Legge elettorale: la politica sull’ottovolante

Sulla legge elettorale si comincia a fare sul serio. L’altra sera la conferenza dei capigruppo alla Camera dei deputati ha deciso di dare più tempo alla discussione. La proposta di legge approderà all’esame dell’Aula il 5 giugno prossimo e non più, come avrebbero voluto i “Dem”, il 29 maggio.

Il testo base dal quale partirà il confronto sarà quello elaborato dal Partito Democratico e ribattezzato “Rosatellum”, dalla versione latinizzata del cognome del capogruppo del Pd, Ettore Rosato. Cosa prevede? Sostanzialmente si tratta di un “Mattarellum” mitigato in senso proporzionale. Quindi, un sistema maggioritario che, tuttavia, varrebbe per il 50 per cento dei seggi. La restante quota invece verrebbe aggiudicata sulla base di un meccanismo proporzionale. Senza entrare nello specifico della proposta, i tratti salienti del nuovo impianto sono almeno tre: niente preferenze ma liste corte bloccate per la quota proporzionale; possibilità di aggregazioni in coalizioni nella parte maggioritaria; conferma della soglia di sbarramento al 5 per cento. Oltre al Pd, sono favorevoli alla proposta la Lega Nord e il gruppo di Ala che fa a capo a Denis Verdini.

In effetti, ancor prima di Rosato e compagni, a questo mix di maggioritario e proporzionale aveva già lavorato l’ex esponente di Forza Italia dando vita a un suo “Verdinellum”. Contrari tutti gli altri. Compreso Silvio Berlusconi il quale, al momento, sembrerebbe intenzionato a sostenere a oltranza il ritorno a un proporzionale puro. Ma, in politica, il condizionale è d’obbligo. Berlusconi si è pronunciato sull’onda di una convinzione che attende di essere verificata nelle urne agli inizi di giugno quando importanti realtà del Paese andranno al voto per le amministrative. Il timore del Cavaliere è che, in uno scenario tripolare, il maggioritario secco possa favorire l’affermazione del movimento grillino. Per il Paese sarebbe la rovina se vincesse una forza dichiaratamente anti-sistema. Sacrosanta preoccupazione, ma che presenta qualche controindicazione non trascurabile. La possibilità, con il proporzionale, di non avere una maggioranza certa all’indomani del voto sarebbe devastante per l’elettorato di centrodestra che chiede, innanzitutto, chiarezza di idee e di visione alla propria classe dirigente, senza cedimenti a innaturali pastrocchi. La prospettiva di assistere alla riedizione della stagione del “Patto del Nazareno” potrebbe determinare nuovamente una crisi di disaffezione nell’elettorato storicamente berlusconiano, proprio nel momento in cui Forza Italia dà segni di recupero di vitalità. A quel punto un insuccesso elettorale potrebbe non garantire i numeri anche a voler rifare la “Grosse Koalition” con il Pd.

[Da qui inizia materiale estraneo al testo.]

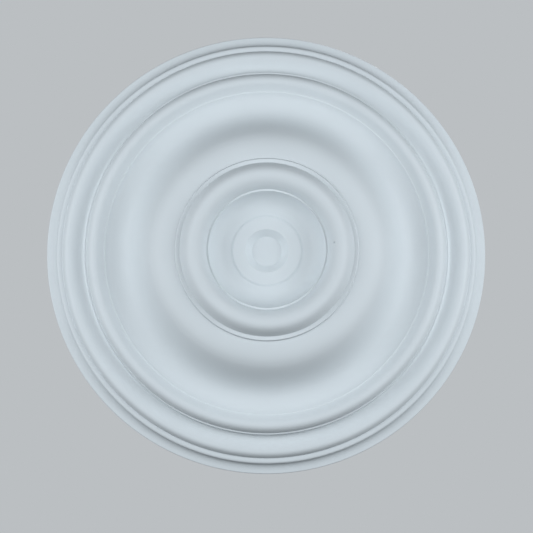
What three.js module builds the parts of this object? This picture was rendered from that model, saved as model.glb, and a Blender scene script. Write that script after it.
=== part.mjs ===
import * as THREE from 'three';

// Ceiling rose: one round plaster casting with a flat back and concentric mouldings on its face.
// Millimetres. +Z is up into the ceiling. The back lies at Z = 0 and the moulded face looks down.
// A width is measured along the back. A rise takes the face down from the back on the way in to the
// axis, and a fall takes it up again. A slope is an angle off the flat, in degrees.

// The whole rose
const diameter = 600;
const rimThickness = 3.2;
const rimRound = 1;

// Outer mouldings, from the rim inwards: cove, bead, nosing, band, stepped riser, crest, line, valley
const coveWidth = 13.6;
const coveRise = 6.4;
const coveStartSlope = 0;
const coveSlope = 76;
const beadWidth = 7.7;
const beadRise = 2;
const beadSlope = 70;
const nosingWidth = 8.8;
const nosingRise = 6.8;
const nosingSlope = 69;
const nosingEndSlope = -4;
const bandWidth = 18.6;
const bandFall = 4.6;
const bandEndSlope = 8;
const footWidth = 3.5;
const footRise = 1.2;
const footSlope = 34;
const stepWidth = 1;
const stepRise = 6.9;
const filletWidth = 2;
const crestOuterWidth = 9.4;
const crestRise = 9.1;
const crestOuterSlope = 78;
const crestInnerWidth = 14.3;
const crestFall = 10.4;
const crestInnerSlope = 32;
const fineLineWidth = 1.6;
const valleyWidth = 18.2;
const valleyFall = 6.2;
const valleySlope = 47;

// The broad sweep from the valley up to the collar: its outer part takes the width that is left over
const sweepRise = 31.6;
const sweepSlope = 43.5;
const shoulderWidth = 37;
const shoulderRise = 11.4;
const shoulderSlope = 3;

// Inner mouldings, from the axis outwards: recess, disc, dish, lip, torus and collar
const recessRadius = 20;
const recessWallWidth = 9.3;
const recessDepth = 9.6;
const discWidth = 15.8;
const discEdgeWidth = 4;
const discHeight = 2;
const dishFloorWidth = 7.1;
const dishWallWidth = 22.4;
const dishDepth = 22.1;
const dishSlope = 71;
const lipWidth = 2.4;
const torusInnerWidth = 19.4;
const torusFall = 17;
const torusInnerSlope = 67;
const torusOuterWidth = 16.4;
const torusRise = 14.8;
const torusOuterSlope = 58;
const collarWidth = 5;
const collarWallWidth = 1.4;
const collarWallRise = 2.9;

// Facets: flats round the rose, and the longest facet along a curved member
const flatsRound = 84;
const facetLength = 8.5;
const fewestFacets = 2;
const curveReach = 0.37;

// Widths of the two groups of mouldings, and what they leave for the sweep
const total = (widths) => widths.reduce((sum, width) => sum + width, 0);
const rimRadius = diameter / 2;
const outerWidth = total([
  coveWidth, beadWidth, nosingWidth, bandWidth, footWidth, stepWidth, filletWidth,
  crestOuterWidth, crestInnerWidth, fineLineWidth, valleyWidth,
]);
const innerWidth = total([
  recessRadius, recessWallWidth, discWidth, discEdgeWidth, dishFloorWidth, dishWallWidth,
  lipWidth, torusInnerWidth, torusOuterWidth, collarWidth, collarWallWidth,
]);
const sweepWidth = rimRadius - outerWidth - innerWidth - shoulderWidth;

// The face's outline as points of radius and depth, from the rim's edge to the axis
const outline = [new THREE.Vector2(rimRadius, rimThickness - rimRound)];

// A straight member: inwards from the last point by its width, and down by its rise
function straight(width, rise) {
  const from = outline.at(-1);
  outline.push(new THREE.Vector2(from.x - width, from.y + rise));
}

// The direction that runs inwards, going down at a slope
function heading(slope) {
  const angle = THREE.MathUtils.degToRad(slope);
  return new THREE.Vector2(-Math.cos(angle), Math.sin(angle));
}

// A curved member: as a straight one, with the slopes at which it leaves and arrives
function curved(width, rise, leaves, arrives) {
  const from = outline.at(-1);
  const to = new THREE.Vector2(from.x - width, from.y + rise);
  const reach = curveReach * from.distanceTo(to);
  const first = heading(leaves).multiplyScalar(reach).add(from);
  const second = heading(arrives).multiplyScalar(-reach).add(to);
  const curve = new THREE.CubicBezierCurve(from, first, second, to);
  const facets = Math.max(fewestFacets, Math.ceil(curve.getLength() / facetLength));
  outline.push(...curve.getPoints(facets).slice(1));
}

// Rounded edge, cove and bead
function rim() {
  curved(rimRound, rimRound, 90, 0);
  curved(coveWidth - rimRound, coveRise, coveStartSlope, coveSlope);
  curved(beadWidth, beadRise, beadSlope, 0);
}

// Nosing and band, then the riser in two steps up to the crest
function outerMouldings() {
  curved(nosingWidth, nosingRise, nosingSlope, nosingEndSlope);
  curved(bandWidth, -bandFall, nosingEndSlope, bandEndSlope);
  curved(footWidth, footRise, bandEndSlope, footSlope);
  straight(stepWidth, stepRise);
  straight(filletWidth, 0);
  curved(crestOuterWidth, crestRise, crestOuterSlope, 0);
  curved(crestInnerWidth, -crestFall, 0, -crestInnerSlope);
  straight(fineLineWidth, 0);
}

// The valley, and the sweep that climbs out of it to the collar over a rounded shoulder
function sweep() {
  curved(valleyWidth, -valleyFall, -valleySlope, 0);
  curved(sweepWidth, sweepRise, 0, sweepSlope);
  curved(shoulderWidth, shoulderRise, sweepSlope, shoulderSlope);
}

// Collar with its low wall, torus, lip and dish
function innerMouldings() {
  straight(collarWallWidth, collarWallRise);
  straight(collarWidth, 0);
  curved(torusOuterWidth, torusRise, torusOuterSlope, 0);
  curved(torusInnerWidth, -torusFall, 0, -torusInnerSlope);
  straight(lipWidth, 0);
  curved(dishWallWidth, -dishDepth, -dishSlope, 0);
  straight(dishFloorWidth, 0);
}

// The raised disc, and the recess whose flat floor ends on the axis
function centre() {
  curved(discEdgeWidth, discHeight, 0, 0);
  straight(discWidth, 0);
  straight(recessWallWidth, -recessDepth);
  outline.push(new THREE.Vector2(0, outline.at(-1).y));
}

// The casting: the section from the back round the face, turned once about the axis
function casting() {
  const back = [new THREE.Vector2(0, 0), new THREE.Vector2(rimRadius, 0)];
  const shape = new THREE.LatheGeometry([...back, ...outline], flatsRound);
  shape.rotateX(-Math.PI / 2);
  return shape;
}

rim();
outerMouldings();
sweep();
innerMouldings();
centre();

const plaster = new THREE.MeshStandardMaterial({ color: 0xdde5e8, roughness: 0.6, metalness: 0 });
const rose = new THREE.Mesh(casting(), plaster);
rose.name = 'ceiling_rose';

const group = new THREE.Group();
group.add(rose);

export default group;
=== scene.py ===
"""A round plaster ceiling rose, seen from below as it hangs under a ceiling.

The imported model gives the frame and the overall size. One piece replaces its plain solid: the same
section, with its arrises worn round, turned about the axis and finished as cast plaster.
Sizes are in millimetres until a mesh or a pattern is made. Z points up into the ceiling.
"""

import math

import bpy
import numpy as np
from mathutils import Matrix, Vector


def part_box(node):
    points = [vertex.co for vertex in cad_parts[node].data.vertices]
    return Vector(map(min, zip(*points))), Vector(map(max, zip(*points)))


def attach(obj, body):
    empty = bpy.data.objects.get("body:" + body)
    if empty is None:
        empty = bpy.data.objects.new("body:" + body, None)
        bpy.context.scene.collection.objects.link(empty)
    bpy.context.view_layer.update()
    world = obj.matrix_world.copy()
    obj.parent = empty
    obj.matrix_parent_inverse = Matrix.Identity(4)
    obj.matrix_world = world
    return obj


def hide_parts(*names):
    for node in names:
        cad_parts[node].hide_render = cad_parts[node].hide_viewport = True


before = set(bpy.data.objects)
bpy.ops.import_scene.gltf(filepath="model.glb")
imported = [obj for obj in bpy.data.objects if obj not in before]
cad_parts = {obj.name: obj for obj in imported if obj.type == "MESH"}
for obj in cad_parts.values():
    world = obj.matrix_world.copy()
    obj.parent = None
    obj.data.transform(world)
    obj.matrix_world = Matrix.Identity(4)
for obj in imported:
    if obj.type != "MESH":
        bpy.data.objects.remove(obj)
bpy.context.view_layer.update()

MM = 0.001

# The whole rose, from the frame
NODE = "ceiling_rose"
low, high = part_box(NODE)
RIM_RADIUS = (high.x - low.x) / 2 / MM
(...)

In compenso, però, rischierebbe di spianare ai Cinque Stelle la strada per Palazzo Chigi. Il Grillo leader del partito più votato avrebbe dalla sua due opzioni, alternative tra loro, tra cui scegliere per far decollare un monocolore pentastellato: negoziare l’appoggio esterno al suo governo con la destra radicale del duo Salvini-Meloni, lasciata libera da qualsiasi vincolo di coalizione di centrodestra o rivolgersi alla sinistra-sinistra degli ex-Sel e dei fuoriusciti del Pd, sempre che quest’armata di rancorosi anti-renziani raccolga i voti sufficienti per garantirgli la maggioranza in Parlamento. La non infondatezza di un simile scenario da “sliding doors” potrebbe spingere Berlusconi a ripensare il suo “niet” al “Rosatellum”.

E non è detto che non sia già così, visto che uno dei suoi uomini più fidati, Giovanni Toti, il serafico governatore della regione Liguria, in un’intervista al “Corsera” di ieri lascia intuire che qualcosa in pentola stia bollendo se è vero che, sulla vicenda, dice: “La proposta del Pd non va bene nei toni e nel metodo, ma può essere un buon punto di inizio”. Tradotto dal politichese: “Sebbene Renzi resti inaffidabile, siamo pronti a ragionare su ciò che è stato messo in campo”.

Comunque sia, niente di definitivo accadrà prima del prossimo 11 giugno. Berlusconi, e non solo lui, dopo mesi di overdose da sondaggi vuole vederci chiaro su cosa uscirà dalle urne. Si conteranno i voti reali e si capirà se davvero questi Cinque Stelle devono far paura o sono un cane che abbaia ma non morde. E solo allora: Rien ne va plus.